Standardization versus innovation: A stable standard like IEEE 754 supports broad interoperability and market competition by letting hardware and software mix-and-match confidently. Some critics argue that rigid standards can slow the adoption of novel formats that might offer better efficiency or suitability for emerging workloads, while supporters emphasize the risk management and portability that standards provide. See the historical development around IEEE 754 and related debates in computer arithmetic.
Applications and scope
Scientific computing and engineering: Floating point underpins simulations, numerical integration, differential equation solvers, and many engineering workflows. The ability to represent a wide range of magnitudes with controlled precision is essential for modeling real-world phenomena. See floating point arithmetic and numerical analysis for foundational concepts.
Computer graphics and media: Graphics pipelines rely on floating point for color, geometry, and shading computations where performance and a broad dynamic range matter. Specialized formats like half-precision floating-point and bfloat16 see rising adoption in these domains to balance bandwidth, memory footprint, and quality. See graphics processing unit for hardware accelerators.

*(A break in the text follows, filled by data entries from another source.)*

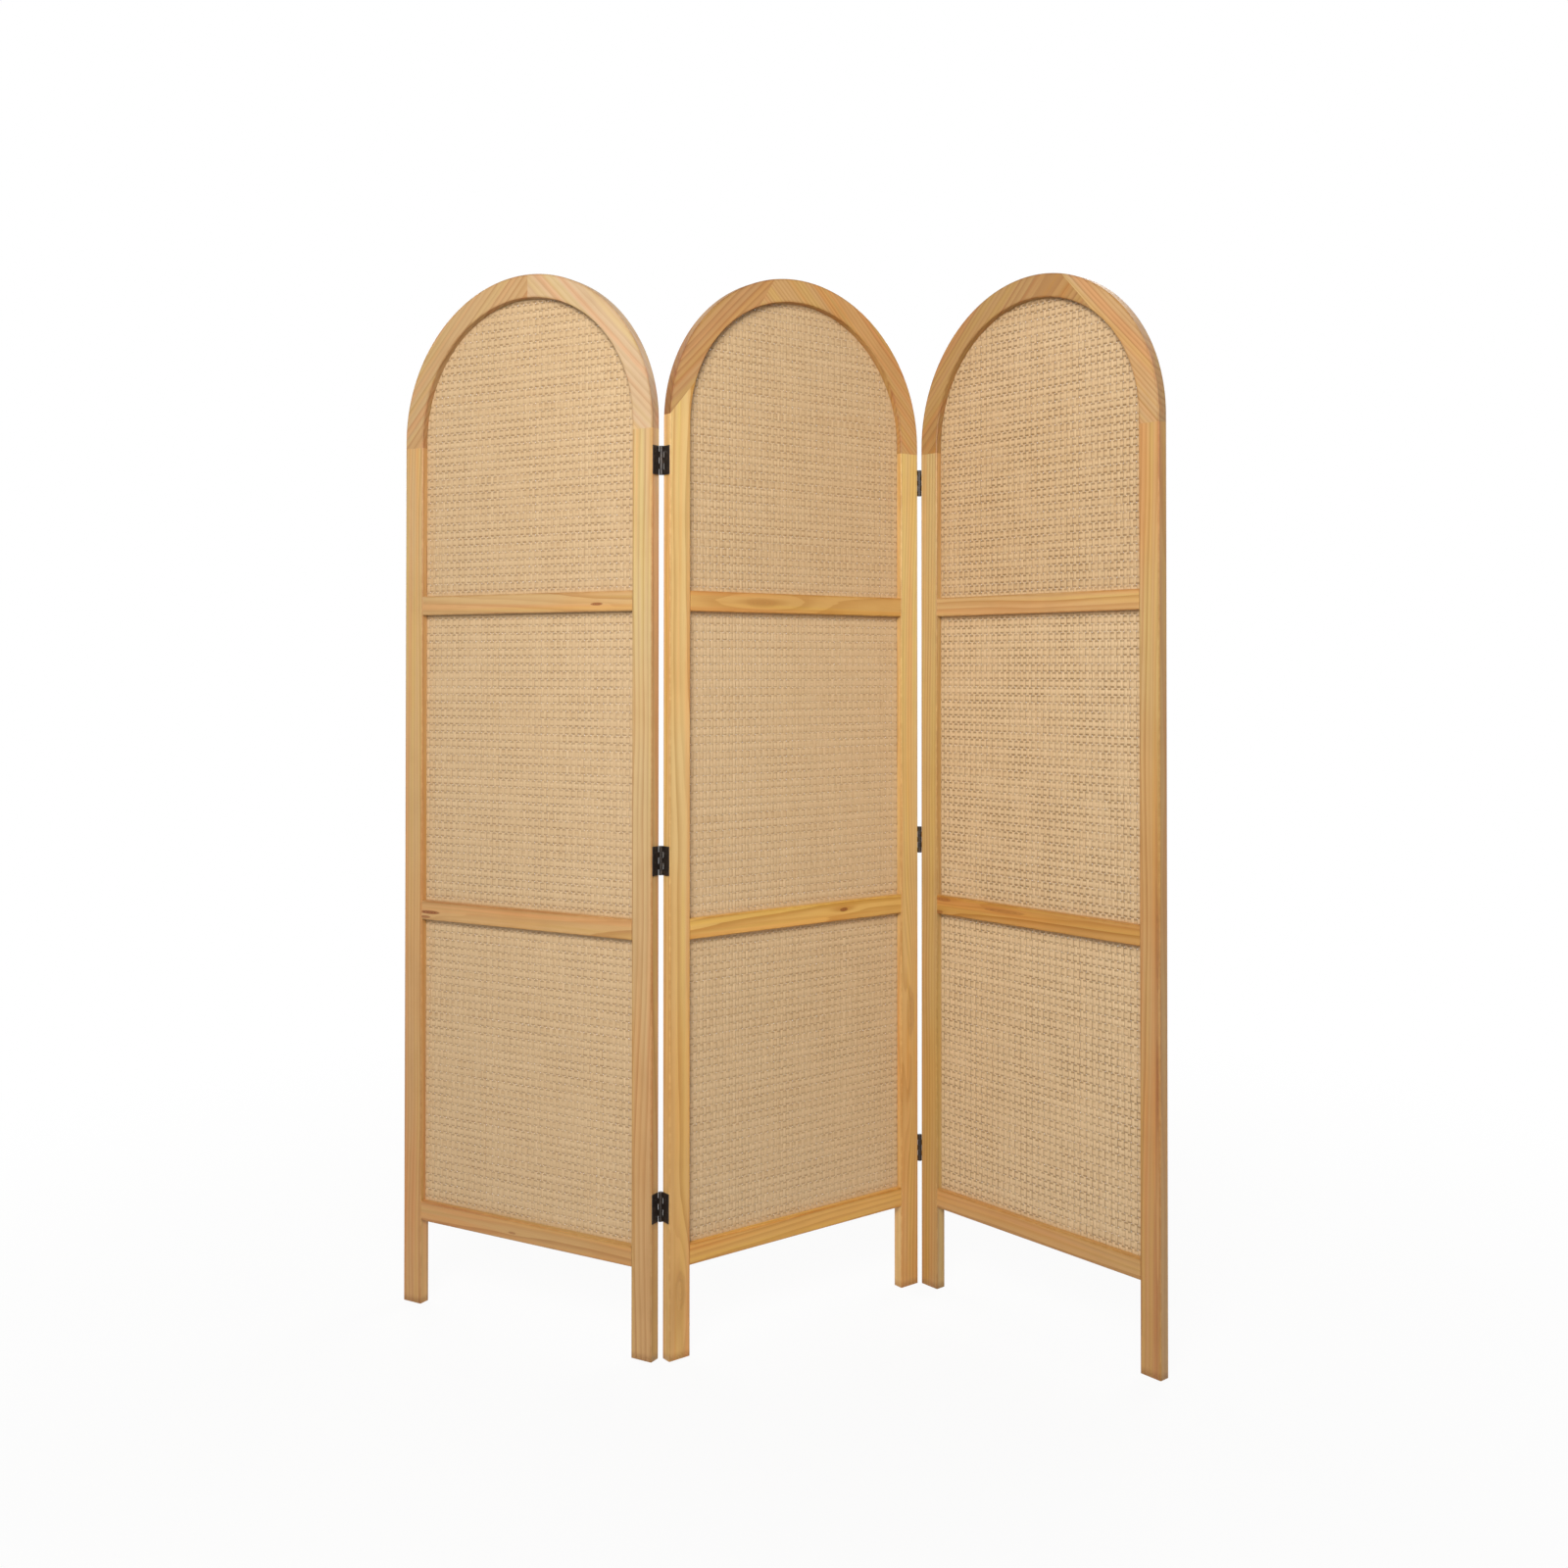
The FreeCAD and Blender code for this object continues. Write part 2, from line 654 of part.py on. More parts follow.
def make_leaf(name, knuckles, placement):
    """A hinge leaf: plate, evenly spaced knuckles bored for the pin, countersunk holes."""
    body = new_body(name)
    first = "hinge_foot" if knuckles == 3 else "second_knuckle"
    plate = new_sketch(body, name + "_plate_outline", "XY_Plane", ref("hinge_foot"))
    draw_outline(plate, box_corners("leaf_face", "barrel_radius", "leaf_start", "leaf_end"))
    arm = new_sketch(body, name + "_arm_outline", "XY_Plane", ref(first))
    draw_outline(arm, box_corners("leaf_face", "barrel_radius", None, "leaf_start"))
    ring = new_sketch(body, name + "_ring_outline", "XY_Plane", ref(first))
    bore = size("pin_diameter") / 2 + size("pin_play")
    draw_circle(ring, ref("barrel_radius"), size("barrel_radius"))
    draw_circle(ring, ref("pin_diameter") + " / 2 + " + ref("pin_play"), bore)
    lengths = ((plate, "hinge_height"), (arm, "knuckle_length"), (ring, "knuckle_length"))
    pads = []
    for sketch, length in lengths:
        pad = body.newObject("PartDesign::Pad", sketch.Name + "_pad")
        pad.Profile = sketch
        pad.setExpression("Length", ref(length))
        pads.append(pad)
    doc.recompute()
    row = body.newObject("PartDesign::LinearPattern", name + "_knuckles")
    row.Originals = pads[1:]
    row.Direction = (ring, ["N_Axis"])
    row.Occurrences = knuckles
    row.setExpression("Length", "%d * %s" % (2 * (knuckles - 1), ref("knuckle_pitch")))
    body.Tip = row
    for number, screw in enumerate(screw_placements()):
        sink = body.newObject("PartDesign::SubtractiveCone", "%s_sink_%d" % (name, number))
        bind(sink,
             Radius1=ref("screw_head") + " / 2 + " + ref("screw_play"),
             Radius2=ref("screw_shank") + " / 2 + " + ref("screw_play"),
             Height=ref("leaf_thickness"))
        sink.Placement = screw
    keep(name, body, placement)


def make_screws(panel, fold, side, back, placement):
    """The countersunk screws of one hinged edge."""
    screws = []
    through_leaf = moved(Z_AXIS * size("leaf_thickness"))
    stem = "%s_hinge_screws_%s" % (fold, panel)
    for level in HINGE_LEVELS:
        hinge = hinge_placement(side, back, level)
        for number, screw in enumerate(screw_placements()):
            name = "%s_%s_%d" % (stem, level, number)
            head = doc.addObject("Part::Cone", name + "_head")
            bind(head, Radius1=ref("screw_head") + " / 2", Radius2=ref("screw_shank") + " / 2",
                 Height=ref("leaf_thickness"))
            head.Placement = hinge * screw
            shank = cylinder(name + "_shank", ref("screw_shank") + " / 2", ref("screw_length"),
                             hinge * screw * through_leaf)
            screws.append(fuse(name, [head, shank]))
    keep(stem, group(stem, screws), placement)


def make_hinges(placements):
    """Leaves and screws on every hinged edge, and the pins on the centre panel."""
    for panel, fold, side, back in HINGED_EDGES:
        for level in HINGE_LEVELS:
            name = "%s_hinge_%s_leaf_%s" % (fold, level, panel)
            place = placements[panel] * hinge_placement(side, back, level)
            make_leaf(name, 3 if panel == "centre" else 2, place)
        make_screws(panel, fold, side, back, placements[panel])
    for panel, fold, side, back in HINGED_EDGES:
        if panel != "centre":
            continue
        pins = []
        for level in HINGE_LEVELS:
            foot = hinge_placement(side, back, level).Base + Z_AXIS * size("hinge_foot")
            name = "%s_hinge_pin_%s" % (fold, level)
            pins.append(cylinder(name, ref("pin_diameter") + " / 2", ref("hinge_height"), moved(foot)))
        name = fold + "_hinge_pins"
        keep(name, group(name, pins), placements[panel])


# ---------------------------------------------------------------- build and write

def check_document():
    """Stop if any object failed, or any piece has no sound shape."""
    for thing in doc.Objects:
        if {"Invalid", "Error"} & set(thing.State):
            raise RuntimeError("failed: " + thing.Label)
    for node in nodes:
        if node.Shape.isNull() or not node.Shape.isValid() or not node.Shape.Solids:
            raise RuntimeError("no sound shape: " + node.Label)


def main():
    fill_sheet()
    placements = stand_panels()
    blank = make_blank()
    beds = make_beds()
    for panel in PANELS:
        placement = placements[panel]
        bores = make_dowels(panel, placement)
        voids = fuse(panel + "_voids", beds + bores + make_pilots(panel))
        make_frame(panel, placement, blank, voids)
        make_rails(panel, placement, voids)
        make_webbing(panel, placement)
        make_beads(panel, placement)
    make_hinges(placements)
    doc.recompute()
    check_document()
    os.makedirs("parts", exist_ok=True)
    for node in nodes:
        node.Shape.exportStep("parts/%s.step" % node.Label)
    print("%d pieces written" % len(nodes))


main()
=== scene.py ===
"""Looks of the arched folding screen: pine frames, woven cane and black butt hinges."""

import logging
import math
from collections.abc import Iterable
from dataclasses import dataclass, field
from enum import Enum
from typing import Any

import bmesh
import bpy
from mathutils import Matrix, Vector


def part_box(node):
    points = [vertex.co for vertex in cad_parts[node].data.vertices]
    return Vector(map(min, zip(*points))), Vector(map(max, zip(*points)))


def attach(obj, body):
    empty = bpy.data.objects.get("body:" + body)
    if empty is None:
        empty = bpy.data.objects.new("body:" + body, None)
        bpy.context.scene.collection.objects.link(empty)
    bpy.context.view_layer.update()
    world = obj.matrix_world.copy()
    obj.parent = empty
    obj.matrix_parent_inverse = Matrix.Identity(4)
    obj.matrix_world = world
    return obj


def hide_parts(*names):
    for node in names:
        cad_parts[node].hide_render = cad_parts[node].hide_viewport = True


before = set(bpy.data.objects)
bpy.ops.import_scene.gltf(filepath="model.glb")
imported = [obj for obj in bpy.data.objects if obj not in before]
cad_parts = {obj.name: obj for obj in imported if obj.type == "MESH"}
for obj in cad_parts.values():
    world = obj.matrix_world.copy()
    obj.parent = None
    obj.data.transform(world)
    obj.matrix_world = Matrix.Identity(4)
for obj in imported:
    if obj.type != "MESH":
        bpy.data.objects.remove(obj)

log = logging.getLogger("folding_screen")

MM = 0.001


class Panel(Enum):
    """The three panels, which are the CAD model's bodies."""

    LEFT = "left"
    CENTRE = "centre"
    RIGHT = "right"

    @property
    def body(self) -> str:
        """Name of the body that the panel's pieces ride on."""
        return self.value + "_panel"


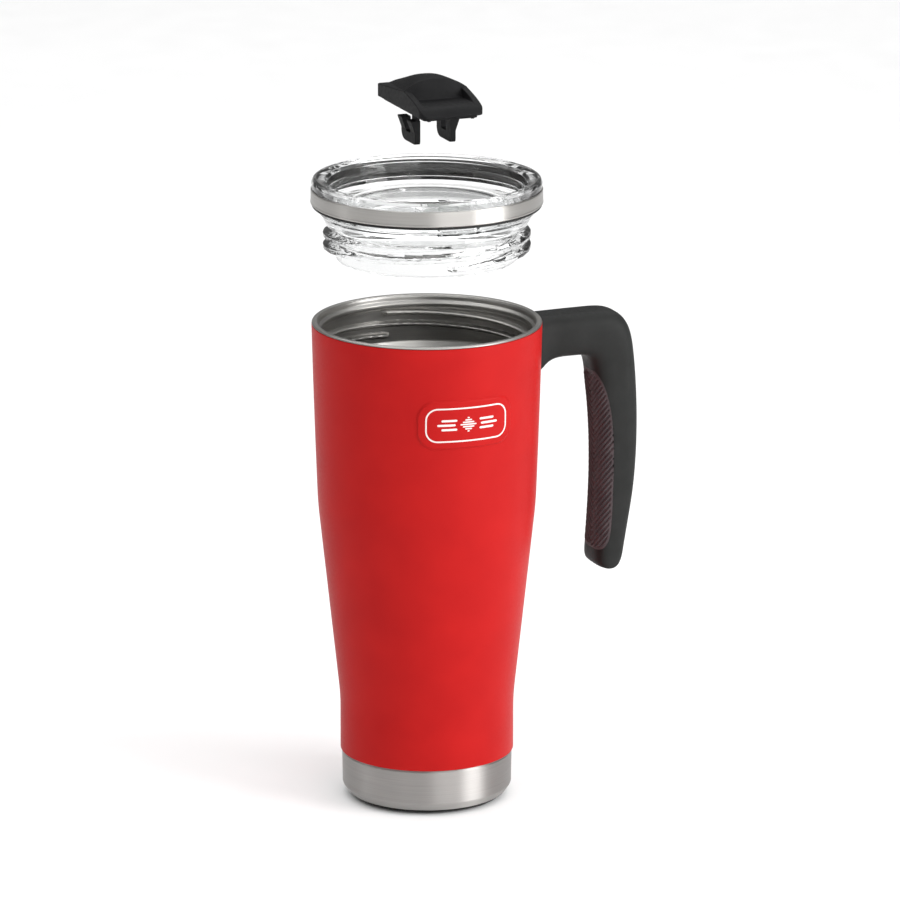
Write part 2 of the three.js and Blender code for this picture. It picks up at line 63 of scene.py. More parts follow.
DECK_CUT = (238, 243)  # heights between which holes are cut through the deck
DRINK_HOLE = (0, -30.6, 16, 6.4, 3.15)  # x, y, width, length and corner radius
VENT_Y, VENT_R = 27, 1.3
SLIDER_Z, SLIDER_TAIL, SLIDER_NOSE, SLIDER_W = 281.3, 20.8, -28.7, 13.1
NOSE_W, SHOULDER_Y, ARCH_Y, RECESS_W = 9.8, -24.7, -9.4, 10.4
SLIDER_STROKE = 8.0
BASE_Z, HOOK_Z, FOOT_Z = 280.1, 276.5, 267.0
LEG_INNER, LEG_OUTER, NECK_OUTER, HOOK_OUTER = 6.3, 8.5, 7.9, 10.0
LEG_FRONT, LEG_REAR = -9.4, 6.0
FRONT_PRONG_END, REAR_PRONG_START = -4.2, 1  # the leg's open space lies between these
SLOT_MARGIN = 0.5  # room round a leg in its slot
PANEL_Z, PANEL_PROUD = 163.0, 0.6
PANEL_HALF_W, PANEL_HALF_H, PANEL_CORNER, PANEL_EDGE = 20, 9.5, 7, 0.7
PRINT_LOW, PRINT_HIGH, PRINT_STEP = -0.03, 0.06, 0.6  # depth and height of the print, length of its pieces
SCREW_X = (51.5, 60.5)
ARM_LOW_Z = 176.4
HANDLE_DEPTH, ROOT_SPREAD = 10.0, 1.2  # half depth of the handle, and what its root adds
TAIL_ROWS, TAIL_SHARE, TAIL_GAIN, TAIL_POWER = 15, 0.68, 0.32, 2.4  # how the low end narrows
SECTION_POWER = 3.3  # 2 is an ellipse, more is squarer
INSERT_GAP, INSERT_REACH, SHELL_GAP = 0.06, 14, 0.35
RIB_PITCH, RIB_RELIEF, RIB_SLANT, RIB_START_X = 2.5, 0.8, 0.85, 69.5
RIB_BORDER, RIB_FADE = 0.8, 0.6  # plain border of the insert, and the width over which ribs rise

# Angles in degrees between faces above which an edge stays sharp.
SHARP, HANDLE_SHARP, SOFT_SHARP = 33.0, 40, 60
WELD = 0.004  # mm within which points are merged after a cut

# ---------------------------------------------------------------- finish and stage
NOISE_LOW, NOISE_HIGH = 0.3, 0.7  # the range that a noise mostly spans
ROUGH_SPREAD = 0.06
WORLD_IN_GLOSS, WORLD_ON_MATT = 0.22, 0.34
FLOOR_SIDE, FLOOR_DROP = 8.0, 0.0003  # metres
CAMERA_AZIMUTH, CAMERA_DISTANCE, CAMERA_HEIGHT, CAMERA_TILT = -21.0, 2.5, 0.813, 15.04


# ---------------------------------------------------------------- mesh helpers
def make_object(name, verts, faces):
    """Vertices in mm, faces as index lists; normals are turned outwards."""
    mesh = bpy.data.meshes.new(name)
    mesh.from_pydata([tuple(float(c) * MM for c in v) for v in verts], [], faces)
    bm = bmesh.new()
    bm.from_mesh(mesh)
    bmesh.ops.recalc_face_normals(bm, faces=bm.faces)
    if bm.calc_volume(signed=True) < 0:
        bmesh.ops.reverse_faces(bm, faces=bm.faces)
    bm.to_mesh(mesh)
    bm.free()
    obj = bpy.data.objects.new(name, mesh)
    scene.collection.objects.link(obj)
    smooth(obj)
    return obj


def smooth(obj, sharp=SHARP):
    obj.data.shade_smooth()
    obj.data.set_sharp_from_angle(angle=math.radians(sharp))


def rounded(points, radius=0.3, steps=4, closed=True):
    """Rounds the corners of a polyline of (r, z) or (r, z, corner radius)."""
    out = []
    count = len(points)
    for i, corner in enumerate(points):
        p = np.array(corner[:2], float)
        bend = corner[2] if len(corner) > 2 else radius
        if not closed and i in (0, count - 1) or bend <= 0:
            out.append(tuple(p))
            continue
        a = np.array(points[i - 1][:2], float) - p
        b = np.array(points[(i + 1) % count][:2], float) - p
        la, lb = np.linalg.norm(a), np.linalg.norm(b)
        cosine = np.clip(a @ b / (la * lb), -1, 1)
        angle = math.acos(cosine)
        if angle > math.radians(176):
            out.append(tuple(p))
            continue
        reach = min(bend / math.tan(angle / 2), 0.46 * la, 0.46 * lb)
        start, end = p + a / la * reach, p + b / lb * reach
        for k in range(steps + 1):
            t = k / steps
            out.append(tuple((1 - t) ** 2 * start + 2 * t * (1 - t) * p + t * t * end))
    return out


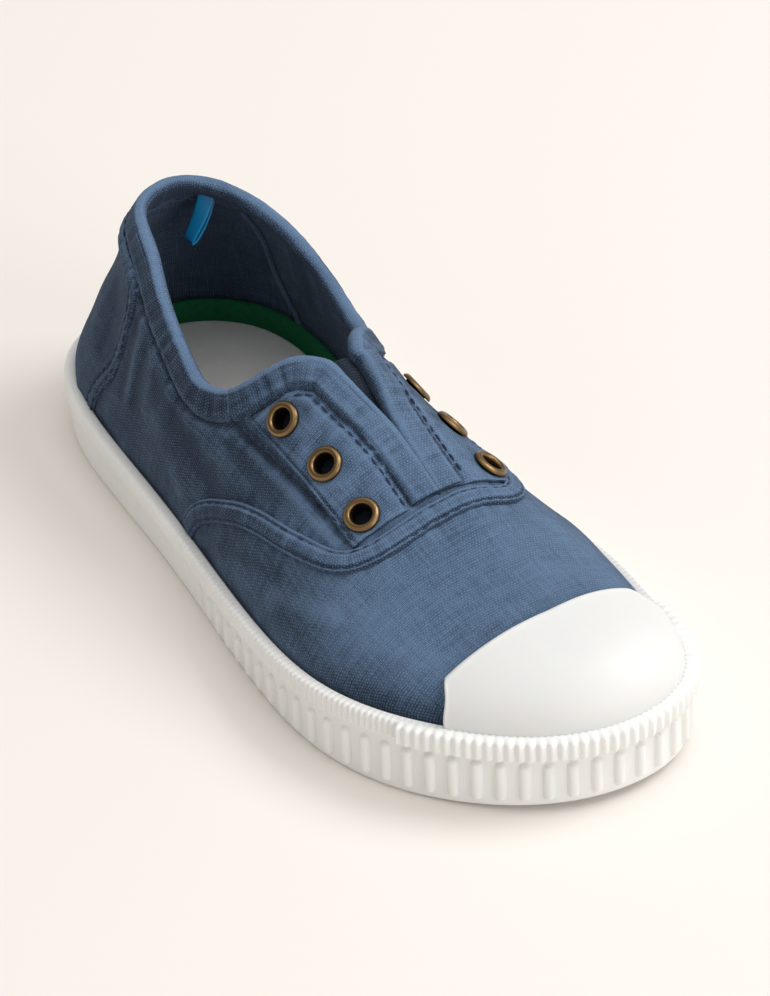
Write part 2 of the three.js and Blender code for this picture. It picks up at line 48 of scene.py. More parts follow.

AI and machine learning: Training and inference often use lower-precision formats to accelerate computation and reduce memory use, with techniques that maintain model fidelity despite reduced precision. Emerging formats and hardware optimizations continue to shape how floating point is employed in this space. See bfloat16 and half-precision floating-point for examples of these trends.
General computing and consumer devices: The pervasiveness of floating point in everyday devices—from laptops to smartphones to embedded systems—drives broad standards and interoperability. The balance of performance, power, and accuracy is a constant design consideration across product generations. See IEEE 754 and unit in the last place for precision concepts that matter in consumer software and hardware.